What 38 days in quarantine has taught me by Brigitte Truong

As I sit at my kitchen island with a cold cup of coffee to my right and Nina Simone’s buttery voice giving me a warm hug from behind, I realize my current surroundings strongly reflect my COVID 19 quarantine experience thus far; sometimes cold but oftentimes, warm.  I’m not mad about this.

I remember the Thursday when shit really hit the fan and by that I mean when things got real.  Not 2+2=4 kind of real.  I’m talking, opening the fridge, reaching for the cucumber only to realize it’s been moulding and leaking for at least a day because you’re so neglectful, kind of real.  For a couple of months, we had all heard about the Coronavirus being a “thing” in Asia but admittedly, I didn’t think much about the impact it would have on me or anyone I knew in Canada.  I didn’t think it would affect us at all, actually.  My dad had come by in January with face masks and two tubs of hand sanitizer.  My reaction?  “Dad, can you be any more paranoid?!”  I’m sorry, dad. I was naive.
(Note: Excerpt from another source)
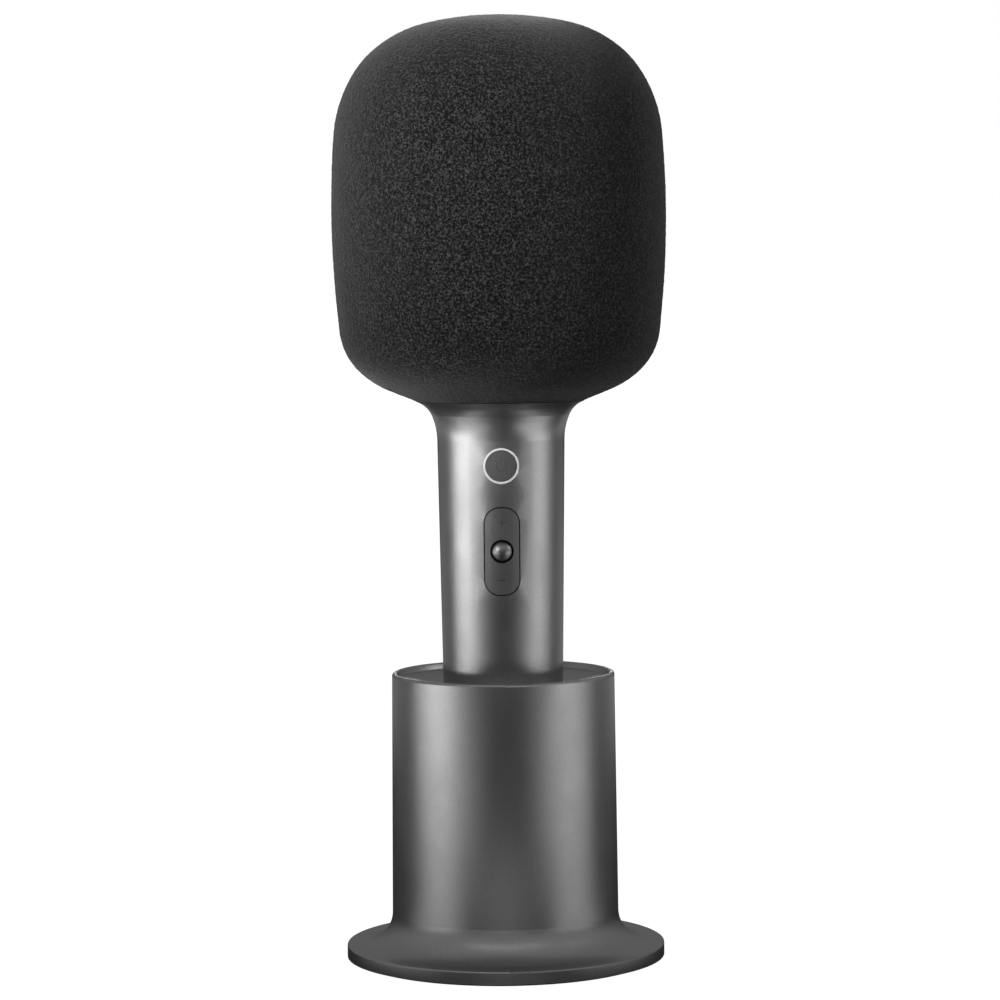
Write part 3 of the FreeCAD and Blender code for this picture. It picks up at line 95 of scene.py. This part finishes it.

It’s been 38 full days of me quarantining in my 560sq ft condo by myself.  Today, I feel great.  I woke up early, had a session on a rented spin bike, ate some toast, and felt motivated enough to start my to-do list at 9:30 am.  But last week? Ha! Last week was a different story.  I spent two simultaneous days breaking and melting down that felt traumatic but also kind of therapeutic at the same time.  I don’t think I’m the only one who would categorize this experience as an emotional rollercoaster.  However, despite the angst and worry, I don’t think I’ve ever felt like the timing has ever been more right.

For many of us, overworking was normal.  Anxiety was just a part of life.  And the hustle was crucial to survival.  I was one of the biggest proponents of the hustle culture but with 38 days of downtime, I’ve come to realize that the hustle is taxing and not the true meaning of life.  Having spent approximately 912 hours with myself and my thoughts, here’s what I’ve taken away from self-isolation so far:

  1. Spending extended time alone brings out the REAL you.

Think about the last time you spend a full two day weekend alone.  I mean, really alone; no pop by’s from a friend, no reason to pop out for a takeout coffee, no interaction with the concierge.  Alone, alone. We’re forced to get creative with our time and if we can’t, we’re simply stuck with our thoughts, and they’re not always nice fuzzy thoughts.  When the hustle culture becomes a way of life for us, being stuck with our thoughts is foreign territory and discomfort can set it.  How we choose to deal with that discomfort is ultimately up too us.  We can either choose to confront those thoughts about ourselves or not and act out in different ways like we’ve been so used to doing in the past.  I’ve decided to sit with all the thoughts as uncomfortable as it can be.  I’ve decided to work through a lot of shit I’ve been denying and truthfully, I’m learning to fall in love with who I am (flaws and all) for the first time as an adult.

2.  Affection and connection are more important than sex. 

I would’ve said differently during the first week of quarantine but at the root of it, it’s human nature to want affection from another person.  We crave touch and when we are touched, we feel loved, and that’s independent of sex.  The simplest human contact like a high five or a hug seemed so insignificant when they were regarded as a greeting in the past but when those everyday interactions get taken away, we realize how comforting they really are!

3.  Stillness is vital for our mental health.

Being still.  No conversations to be had.  Nothing to occupy ourselves with.  A month and a half ago, my millennial friends would have likely cringed at the thought of just sitting in a small space by themselves for hours on end.  Being still with nothing but the rhythm of your breath isn’t just calming but rejuvenating.  When our minds aren’t occupied with a hundred thoughts and priorities, we’re left with ample space to exist and existing truly is a blessing.

4.  You don’t have to be doing work-related things to be “productive.” 

Doing nothing in stressful times might be the most productive thing I’ve been able to do for myself.  I was trying to operate normally for a couple of weeks by tricking myself into thinking that life was still normal.  That only made me feel like I was living a lie.  The sooner I confronted my new reality, the sooner I got out of a creative block.  Allowing myself to step away from work allowed me to find pleasure in random things like new music, juggling, and learning the harmonica, brought joy back into my life.

5.  Plot twists can lead you to new beginnings or even better, a stronger you. 

How many times have we used the excuse, “I don’t have time right now.” Or, “I’ll get to it one day.”  Well, when we’re in quarantine we’ve got nothing but time!  I had multiple fits about my movie takes an unexpectedly dark turn, but I chose to switch perspectives by asking myself, “Am I going to see where this road leads me or am I going to forcefully try to turn this mother around to get back to the movie I was creating for myself before?”  Truth is, the movie will keep going and as every coming of age movie goes, its lead character will always stumble at least one challenge/one roadblock to become stronger in the end. Why should this be any different?